4 November 2010 | Lindsay Clark
The parliamentary spending watchdog has
voiced concerns that government cuts will be made, not by greater efficiency,
but by reducing front-line services.
A report into value for money savings in
government by the Committee of PublicAccounts (PAC) found that a £35 billion efficiency target, set in 2007,
represented savings of 3 per cent a year for each department’s expenditure.
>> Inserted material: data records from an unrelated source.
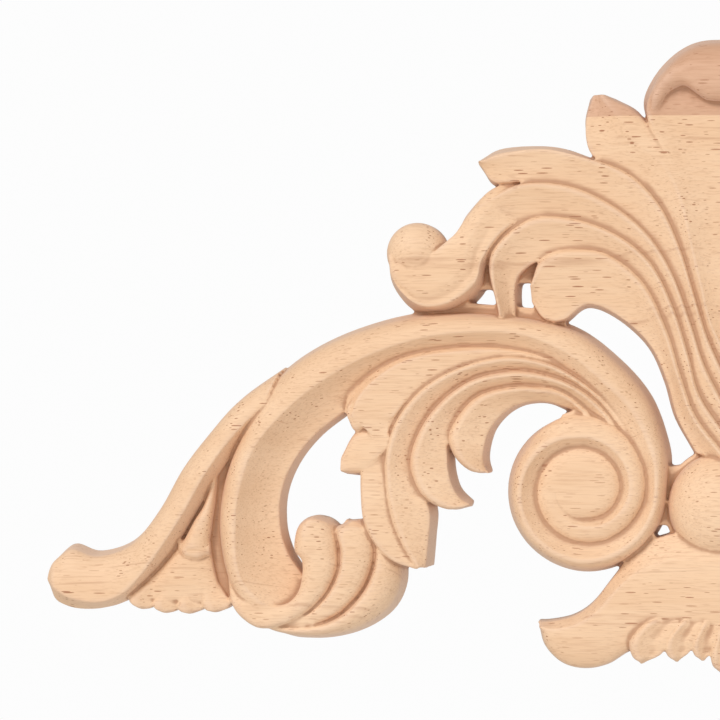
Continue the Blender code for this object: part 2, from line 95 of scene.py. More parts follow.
# %% [markdown]
# ## Sections
#
# Across a strip the wood climbs from the near edge to a ridge and falls to the far edge. A gouge leaves a
# hollow side, a chisel and sandpaper a round one, and some sides have a form of their own. Below its edge
# each strip has a wall down to the back. Where the wall shows, it leans out a little, because the cutter
# that sawed the outline is tapered. Where the strip meets a neighbour, it runs a lap further, so that the
# two cross in a clean vein.

# %% One side of a section
LEAN = -0.9  # a free wall's top stands this far inside its foot, in millimetres
LAP = 0.5  # how far a strip runs into its neighbour


def side(count, form):
    """Shares of the way from the ridge to an edge, and how much of the fall is left at each. The form is 0
    for a round side, the power of a hollow one, or a line of such pairs."""
    even = np.arange(1, count + 1) / count
    if isinstance(form, list):
        return line_at(form, even * (len(form) - 1)).T
    if form:
        return even, (1 - even) ** form
    return np.sin(even * math.pi / 2), np.cos(even * math.pi / 2)


# %% A strip, from a grid
body = bmesh.new()
BACK_RUN = 1.5  # the strips run this far past the back, which is sawn off flat later
MOST_LEAN = 0.3  # a wall leans in by no more than this share of the strip's width


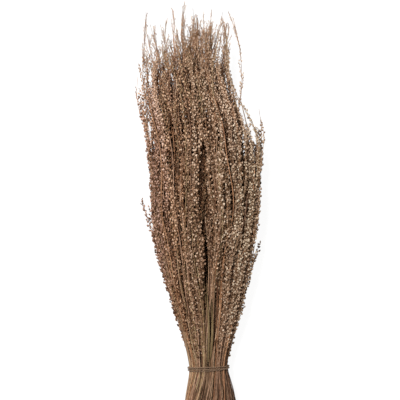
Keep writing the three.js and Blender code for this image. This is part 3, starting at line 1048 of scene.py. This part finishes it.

However, by March 2010, two years into the
three-year programme, departments and local authorities had reported only £15
billion of savings, less than half of the total needed to reach the £35 billion
target, the PAC said.
Since the new government was elected it has
pledged to cut spending by an average of 19 per cent outside health and
international aid by 2014-15. However, it hopes to protect services as much as
possible by making efficiency savings, including £400 million-a-year through
better Whitehall procurement.
MP Margaret Hodge, chairwoman of the PAC, said:
“Now that much more radical cost-cutting measures are required across
government, my committee is gravely concerned about the ability of government
to make efficiency improvements on the scale needed. There is a serious risk
that, to reduce costs, departments will rely solely on cutting front-line
services.
“This committee expects efficiency
improvements to make a major contribution to the cost reductions now required
across government. We also expect the Treasury and departments to learn the lessons from the 2007 value for
money programme.”
Despite the importance placed on that programme
at the top of government, departments could not even measure adequately what
savings they had made, and the Treasury failed to create a framework for reliable
reporting, the PAC found.
In the future the Treasury should take full
responsibility for the delivery of efficiency savings across government as a
whole and demonstrate a full grasp of the causes of underperformance in any
department, intervening where it does not meet expectations.